Non, je ne suis pas tenté par une lecture intuitive de vers se six pieds.
Et s’il reste vrai que la répétition des mêmes sons à des mesures égales en dehors de celle du vers rompent l’unité de strophe, je n’y trouve pas de véritable pesanteur.
En revanche, il est plus perturbant d’employer la même sonorité à l’hémistiche qu’en fin de vers, car on tombe vraiment là dans une symétrie absolue. Ca n’est pas ici le cas.
Encore une fois, je me répète sans cesse, à lire à voix haute, il est difficile de ne pas le détecter.
Dans le cas de ce poème, cela n’a pas perturbé ma lecture au niveau sensible. A part le (e) de boue qui effectivement pose » problème à la lecture devant une consonne, j’ai tiré du plaisir à la lecture de ce texte. Seul le dernier vers m’a vraiment posé problème.

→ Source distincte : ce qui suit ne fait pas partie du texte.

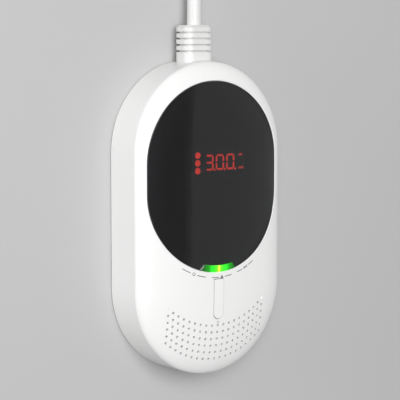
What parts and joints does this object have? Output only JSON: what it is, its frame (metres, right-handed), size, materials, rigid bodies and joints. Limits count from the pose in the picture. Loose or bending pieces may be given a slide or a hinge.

Il dénote sur l’ensemble assez harmonieux.
Dans le rythme, j’aurais vu quelque chose comme « elle repeint le ciel en nappes de cristaux », sans aucunement vouloir entrer dans la sensation de Pascal qui est différente. Très clairement, il se peut pas s’agir de proposition de correction. Je me limite au rythme.
Quant à la concordance des temps, rien au niveau grammatical n’interdit de changer de temps au cours d’un poème s’il ne s’agit pas de la même unité d’action (et encore cette règle souffre des exceptions). Mais il est vrai qu’ici j’attendais bien une unité au passé dans le second tercet, dans la mesure où je n’ai pas repéré le signe annonçant le changement.

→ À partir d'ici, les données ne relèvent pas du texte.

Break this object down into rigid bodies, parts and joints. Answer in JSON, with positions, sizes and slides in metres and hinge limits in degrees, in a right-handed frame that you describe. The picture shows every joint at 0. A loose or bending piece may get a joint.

Cela aurait été différent si Pascal avait mis un verbe personnel au présent, annonçant que sa vision changeait de temps, donc avec un Je.
Un leit-motiv…Il n’y a pas grand chose à changer pour obtenir ici un poème de bonne facture !
Merci à tous pour ces commentaires très instructifs.
Bien vu pour le « encor » et la « boue »
Pour ce qui est des assonances en « é » aux hémistiches des quatrains, c’est un peu voulu pour justement évoquer la pesanteur des sabots qui se traînaient au sol avec la boue puis la neige collante.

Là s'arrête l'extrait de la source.